Bergman pays careful attention to the shifting balance of power in the Middle East as it pertains to Israeli targeting policies. Yassin’s assassination was a turning point as he opposed any links with Iran, however once he was dead Hamas’ leadership agreed to work with Iran and the Teheran regime gained a strong foothold in Gaza. At the same time new Syrian President Bashir Assad decided to ally with Iran producing a radical front of Hamas, Hezbollah, Syria, and Iran. Israel’s response was twofold. First, Sharon appointed Meir Dagan to totally rework Mossad which Bergman describes in detail, and secondly, have Israel’s intelligence services network with those of Egypt, Saudi Arabia, and Morocco reflecting the Iranian common enemy. The result was a string of targeted killings on the part of Israel.
(Former Israeli Prime Minister Yitzhak Rabin)
Israel has faced a number of threats throughout its history and no matter the obstacle it seems to land on its feet. Over the last decade it has dealt with abducted soldiers that led to war in 2006 with Hezbollah, the creation of a Hamas state in Gaza after the split in the Palestinian community, the destruction of the Syrian nuclear reactor at Deir al-Zor in 2007, and the targeted assassination of Hezbollah leaders and Iranian nuclear scientists. But these successes have created further hubris by reasoning that it did not have to engage diplomatically, just rely on its intelligence community and technology. As in the past this hubris could lead to tragedy. As Bergman concludes Israel has produced a “long string of tactical successes, but also strategic failures.”

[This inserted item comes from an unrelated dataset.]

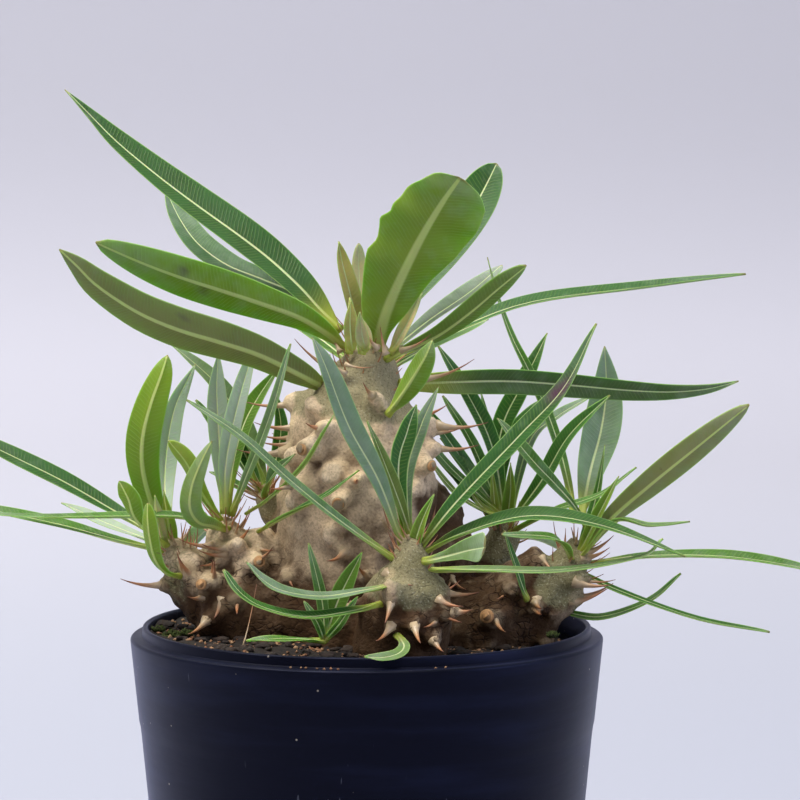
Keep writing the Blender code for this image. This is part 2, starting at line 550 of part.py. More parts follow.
def grown_stems(name, warts, extra, grain, faces):
    """All the stems and warts run together into one body with a flat underside.

    With extra, the body is fatter all round but only the gap deeper: the soil's hole for it.
    """
    stems = [stem(limb, rows, STEM_SIDES, extra) for limb, rows in LIMBS.items()]
    body = joined(name, stems + warts)
    remesh = body.modifiers.new("grow", "REMESH")
    remesh.mode = "VOXEL"
    remesh.voxel_size = grain * MM
    smooth = body.modifiers.new("smooth", "SMOOTH")
    smooth.factor = SMOOTH_SHARE
    smooth.iterations = SMOOTH_TIMES
    settle(body)
    thin = body.modifiers.new("thin", "DECIMATE")
    triangles = 2 * len(body.data.polygons)
    thin.ratio = min(1.0, faces / triangles)
    settle(body)
    bottom = Vector((0, 0, CAUDEX_BOTTOM - min(extra, GAP)))
    cut(body, tube("ground", [bottom - Vector((0, 0, ROOT_CUT)), bottom], [2 * ROOT_CUT] * 2, 8))
    return body


def make_crown(name, rows):
    """A growing tip with its leaves and spines joined to it."""
    tip = stem(name, rows, TIP_SIDES)
    pieces = [blade("leaf", *row) for row in LEAVES[name]]
    for root, point in SPINES.get(name, []):
        line = [seen(*root), seen(*point)]
        pieces.append(tube("spine", line, [NEEDLE_RADIUS * 2, POINT_RADIUS], NEEDLE_SIDES + 1))
    unite(tip, pieces)
    shade_round(tip, 50)
    paint(tip, LEAF_GREEN, 0.42)
    return tip


def tree_of(obj):
    """The object's faces, ready for looking up which of them touch another's."""
    graph = bpy.context.evaluated_depsgraph_get()
    return BVHTree.FromObject(obj, graph)


def clear_of(obj, trees):
    """Whether the object touches none of the others. An object in the way is removed."""
    own = tree_of(obj)
    if any(own.overlap(tree) for tree in trees):
        bpy.data.objects.remove(obj)
        return False
    return True


def inside_others(spot, own_name):
    """Whether a spot on one stem lies within another stem or against a growing tip."""
    for name, rows in list(LIMBS.items()) + list(TIPS.items()):
        line = smooth_line([seen(*row[:3]) for row in rows], 10)
        radius = max(row[3] for row in rows)
        if name != own_name and any((spot - middle).length < radius * 0.95 for middle in line):
            return True
    return False


def spiral_warts(draw):
    """(root, direction) for the warts that spiral up every stem."""
    for name, rows in LIMBS.items():
        length = sum((seen(*b[:3]) - seen(*a[:3])).length for a, b in zip(rows, rows[1:]))
        steps = round(length / SPIRAL_STEP * 2)
        line = smooth_line([seen(*row[:3]) for row in rows], steps)
        for step in range(1, steps):
            ahead = along(line, step)
            across = ahead.orthogonal().normalized()
            up = ahead.cross(across)
            angle = step * SPIRAL_TURN + draw.uniform(-0.3, 0.3)
            outward = cos(angle) * across + sin(angle) * up
            place = step / steps * (len(rows) - 1)
            part = min(int(place), len(rows) - 2)
            radius = rows[part][3] + (rows[part + 1][3] - rows[part][3]) * (place - part)
            spot = line[step] + outward * radius
            if spot.z > LOWEST_WART and not inside_others(spot, name):
                yield spot, outward


def make_wart(root, point):
    """A wart whose foot lies in the bark."""
    line = [root + (point - root) * t for t in (0, 0.5, 1)]
    return tube("wart", line, [WART_RADIUS, WART_RADIUS * 0.7, WART_RADIUS * 0.3], WART_SIDES)


def make_needle(root, point):
    """A spine that narrows to its point."""
    return tube("needle", [root, point], [NEEDLE_RADIUS, POINT_RADIUS], NEEDLE_SIDES)


def make_caudex(others):
    """The bark-covered stems with their warts and needles, clear of everything else."""
    trees = [tree_of(obj) for obj in others]
    draw = random.Random(SEED)
    warts, needles, roots = [], [], []
    for root, point in SPINES["caudex"]:
        start, end = seen(*root), seen(*point)
        top = start + (end - start) * WART_SHARE
        wart = make_wart(start, top)
        if clear_of(wart, trees):
            warts.append(wart)
            roots.append(top)
            needle = make_needle(top - (end - start).normalized() * NEEDLE_ROOT, end)
            if clear_of(needle, trees):
                needles.append(needle)
    for spot, outward in spiral_warts(draw):
        top = spot + outward * WART_HEIGHT
        if any((top - root).length < WART_SPACING for root in roots):
            continue
        wart = make_wart(spot - outward * WART_SINK, top)
        if not clear_of(wart, trees):
            continue
        warts.append(wart)
        roots.append(top)
        sideways = outward.cross(Vector((0, 0, 1))).normalized() * PAIR_SPREAD
        for lean in (sideways, -sideways):
            length = PAIR_LENGTH * draw.uniform(0.6, 1.1)
            needle = make_needle(top - outward * NEEDLE_ROOT, top + (outward + lean + PAIR_RISE) * length)
            if clear_of(needle, trees):
                needles.append(needle)
    caudex = grown_stems("caudex", warts, 0, BARK_GRAIN, BARK_FACES)
    for rows in TIPS.values():
        foot, above = seen(*rows[0][:3]), seen(*rows[1][:3])
        ahead = (above - foot).normalized()
        ends = [foot - ahead * GAP, foot + ahead * SOCKET_LENGTH]
        cut(caudex, tube("socket", ends, [rows[0][3] + SOCKET_MARGIN] * 2, STEM_SIDES + 2))
    unite(caudex, needles)
    shade_round(caudex, 60)
    paint(caudex, BARK_BEIGE, 0.75)
    return caudex


def main():
    for obj in list(bpy.data.objects):
        bpy.data.objects.remove(obj)
    others = [make_pot(), make_soil()]
    for name, rows in TIPS.items():
        others.append(make_crown(name, rows))
    others.append(make_crown("seedling", SEEDLING_STEM))
    make_caudex(others)


if __name__ == "__main__":
    main()
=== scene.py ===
"""The looks of a potted pachypodium: its bark, spines, leaves, soil and pot, made around its solids.

Lengths are in millimetres until they reach a mesh, and a mesh is in metres. Points of the plant are
written as (across, up, back): across and up are read on the upright plane through the pot's axis, as
somebody standing in front of the plant sees them, and back is how far behind that plane the point is.
"""

import random
from math import cos, exp, log, pi, radians, sin

import bmesh
import bpy
import numpy as np
from bpy.props import FloatProperty, FloatVectorProperty, IntProperty, PointerProperty
from mathutils import Matrix, Vector, noise
from mathutils.bvhtree import BVHTree


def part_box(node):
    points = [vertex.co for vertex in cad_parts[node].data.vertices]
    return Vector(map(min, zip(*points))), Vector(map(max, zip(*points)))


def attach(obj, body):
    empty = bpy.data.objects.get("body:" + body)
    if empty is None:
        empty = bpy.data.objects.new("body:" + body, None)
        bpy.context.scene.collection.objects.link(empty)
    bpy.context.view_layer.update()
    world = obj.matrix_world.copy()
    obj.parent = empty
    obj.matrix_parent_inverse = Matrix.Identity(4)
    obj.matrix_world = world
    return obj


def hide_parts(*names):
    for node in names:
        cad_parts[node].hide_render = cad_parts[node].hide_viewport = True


bl_info = {
    "name": "Potted pachypodium",
    "version": (1, 0, 0),
    "blender": (4, 5, 0),
    "location": "3D View > Sidebar > Pachypodium",
    "description": "Makes the bark, spines, leaves, soil and pot of a young pachypodium",
    "category": "Add Mesh",
}

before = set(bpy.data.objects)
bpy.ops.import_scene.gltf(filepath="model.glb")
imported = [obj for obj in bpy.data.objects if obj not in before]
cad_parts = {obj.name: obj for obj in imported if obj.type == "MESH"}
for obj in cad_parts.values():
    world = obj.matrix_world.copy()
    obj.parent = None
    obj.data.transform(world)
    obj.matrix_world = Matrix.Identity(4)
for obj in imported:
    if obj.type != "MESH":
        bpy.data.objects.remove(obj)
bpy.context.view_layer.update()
POT_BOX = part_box("pot")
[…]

Bergman’s presentation of intricate details and analysis of all aspects of Israel’s targeted killing policy has produced a special book. His access to the major personalities involved, his documentation of numerous operations and their repercussions, and how his subject matter fits into the regional balance of power is beyond anything previously written and should be considered the standard work on the history of the Israeli intelligence community.